------ Records shown
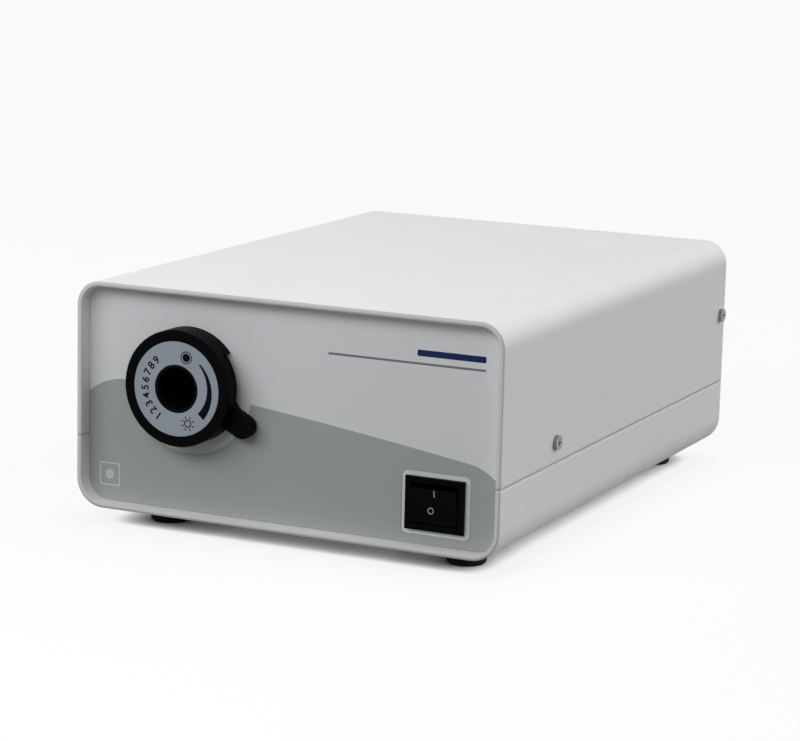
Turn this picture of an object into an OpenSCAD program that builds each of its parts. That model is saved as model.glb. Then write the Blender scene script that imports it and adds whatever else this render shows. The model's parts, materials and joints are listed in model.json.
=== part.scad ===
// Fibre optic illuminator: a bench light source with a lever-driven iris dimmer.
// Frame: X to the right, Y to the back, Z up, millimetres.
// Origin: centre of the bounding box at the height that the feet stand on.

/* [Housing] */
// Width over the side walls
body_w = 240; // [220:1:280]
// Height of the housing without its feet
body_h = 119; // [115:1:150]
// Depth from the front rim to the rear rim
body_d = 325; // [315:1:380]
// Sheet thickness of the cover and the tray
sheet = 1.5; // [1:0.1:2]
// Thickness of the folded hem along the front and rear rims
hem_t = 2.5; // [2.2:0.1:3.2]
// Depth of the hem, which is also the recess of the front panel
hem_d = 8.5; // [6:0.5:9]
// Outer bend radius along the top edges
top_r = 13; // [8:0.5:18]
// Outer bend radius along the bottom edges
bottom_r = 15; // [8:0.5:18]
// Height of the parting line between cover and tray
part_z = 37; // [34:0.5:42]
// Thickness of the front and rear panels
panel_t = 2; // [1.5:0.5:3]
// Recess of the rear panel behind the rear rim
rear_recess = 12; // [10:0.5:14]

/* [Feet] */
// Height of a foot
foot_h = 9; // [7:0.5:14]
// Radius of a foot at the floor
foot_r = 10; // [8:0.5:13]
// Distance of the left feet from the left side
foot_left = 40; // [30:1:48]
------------
------ Records shown
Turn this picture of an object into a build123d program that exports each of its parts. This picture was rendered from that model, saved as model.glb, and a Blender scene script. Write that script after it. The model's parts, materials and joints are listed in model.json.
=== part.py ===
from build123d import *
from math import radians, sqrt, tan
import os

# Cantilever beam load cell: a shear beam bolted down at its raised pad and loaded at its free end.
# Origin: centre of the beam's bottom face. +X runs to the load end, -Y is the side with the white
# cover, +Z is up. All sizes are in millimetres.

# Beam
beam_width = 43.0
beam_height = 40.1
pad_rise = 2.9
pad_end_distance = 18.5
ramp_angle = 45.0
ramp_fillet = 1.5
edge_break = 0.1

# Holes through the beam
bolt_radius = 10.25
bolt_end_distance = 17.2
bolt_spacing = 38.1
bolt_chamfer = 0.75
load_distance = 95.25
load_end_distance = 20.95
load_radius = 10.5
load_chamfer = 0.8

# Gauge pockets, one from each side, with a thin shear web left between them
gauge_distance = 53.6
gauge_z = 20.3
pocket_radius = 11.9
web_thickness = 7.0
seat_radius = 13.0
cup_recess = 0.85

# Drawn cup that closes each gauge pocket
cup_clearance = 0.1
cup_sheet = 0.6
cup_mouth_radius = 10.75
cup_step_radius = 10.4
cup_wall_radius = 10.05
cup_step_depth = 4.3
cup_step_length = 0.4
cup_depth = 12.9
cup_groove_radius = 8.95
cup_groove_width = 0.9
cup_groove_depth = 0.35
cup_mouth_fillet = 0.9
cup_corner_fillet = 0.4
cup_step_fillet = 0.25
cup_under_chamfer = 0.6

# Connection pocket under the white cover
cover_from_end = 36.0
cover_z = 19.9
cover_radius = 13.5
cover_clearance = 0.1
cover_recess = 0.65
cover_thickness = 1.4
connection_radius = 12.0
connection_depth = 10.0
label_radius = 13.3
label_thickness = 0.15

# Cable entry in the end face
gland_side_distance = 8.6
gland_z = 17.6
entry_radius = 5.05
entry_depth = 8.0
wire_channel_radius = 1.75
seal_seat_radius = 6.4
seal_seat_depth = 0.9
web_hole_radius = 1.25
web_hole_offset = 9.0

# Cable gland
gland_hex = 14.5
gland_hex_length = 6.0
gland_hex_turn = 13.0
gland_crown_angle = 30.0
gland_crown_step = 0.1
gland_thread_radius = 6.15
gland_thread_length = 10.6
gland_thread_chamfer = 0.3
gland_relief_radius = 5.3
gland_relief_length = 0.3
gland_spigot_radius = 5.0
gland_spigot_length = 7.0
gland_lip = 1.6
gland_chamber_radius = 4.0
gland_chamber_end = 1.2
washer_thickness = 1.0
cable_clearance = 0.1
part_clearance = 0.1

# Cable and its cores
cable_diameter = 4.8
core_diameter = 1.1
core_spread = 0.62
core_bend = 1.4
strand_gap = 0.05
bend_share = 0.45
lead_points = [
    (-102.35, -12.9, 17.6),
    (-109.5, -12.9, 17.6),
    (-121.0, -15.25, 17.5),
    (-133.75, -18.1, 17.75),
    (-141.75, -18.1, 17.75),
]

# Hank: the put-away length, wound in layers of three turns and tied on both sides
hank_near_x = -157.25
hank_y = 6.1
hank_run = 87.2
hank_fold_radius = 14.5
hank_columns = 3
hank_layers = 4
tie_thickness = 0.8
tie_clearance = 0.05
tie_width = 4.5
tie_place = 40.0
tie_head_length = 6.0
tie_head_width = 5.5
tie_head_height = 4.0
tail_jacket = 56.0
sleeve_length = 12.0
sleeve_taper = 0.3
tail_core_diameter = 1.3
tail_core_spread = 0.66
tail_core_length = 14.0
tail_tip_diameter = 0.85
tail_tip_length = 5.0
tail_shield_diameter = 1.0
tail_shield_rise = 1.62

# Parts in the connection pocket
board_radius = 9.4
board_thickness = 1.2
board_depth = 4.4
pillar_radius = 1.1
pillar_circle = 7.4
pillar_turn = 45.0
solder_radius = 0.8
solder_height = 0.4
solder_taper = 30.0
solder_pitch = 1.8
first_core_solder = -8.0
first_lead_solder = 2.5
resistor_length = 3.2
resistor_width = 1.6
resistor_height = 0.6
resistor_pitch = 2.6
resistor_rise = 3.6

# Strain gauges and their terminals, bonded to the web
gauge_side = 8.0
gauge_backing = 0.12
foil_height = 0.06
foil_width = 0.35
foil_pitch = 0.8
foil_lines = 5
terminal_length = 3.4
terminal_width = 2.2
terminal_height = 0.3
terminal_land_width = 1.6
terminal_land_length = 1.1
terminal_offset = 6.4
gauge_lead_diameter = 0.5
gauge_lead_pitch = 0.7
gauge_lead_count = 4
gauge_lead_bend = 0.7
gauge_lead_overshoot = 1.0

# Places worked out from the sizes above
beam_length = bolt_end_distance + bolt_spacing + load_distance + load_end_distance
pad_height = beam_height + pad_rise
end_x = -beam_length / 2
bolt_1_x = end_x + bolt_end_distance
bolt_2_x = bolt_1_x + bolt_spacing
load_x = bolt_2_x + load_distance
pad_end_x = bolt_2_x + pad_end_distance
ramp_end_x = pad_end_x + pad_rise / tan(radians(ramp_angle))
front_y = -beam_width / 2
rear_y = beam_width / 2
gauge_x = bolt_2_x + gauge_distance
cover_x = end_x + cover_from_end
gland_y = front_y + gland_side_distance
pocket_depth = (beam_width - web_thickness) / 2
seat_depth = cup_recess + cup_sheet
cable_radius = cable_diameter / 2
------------
Written instruction »
Begin at the line that has "Turn this picture of an object into an"; stop after the line that has "feet stand on.". Copy every line in that span exactly.

Correct answer »
Turn this picture of an object into an OpenSCAD program that builds each of its parts. That model is saved as model.glb. Then write the Blender scene script that imports it and adds whatever else this render shows. The model's parts, materials and joints are listed in model.json.
=== part.scad ===
// Fibre optic illuminator: a bench light source with a lever-driven iris dimmer.
// Frame: X to the right, Y to the back, Z up, millimetres.
// Origin: centre of the bounding box at the height that the feet stand on.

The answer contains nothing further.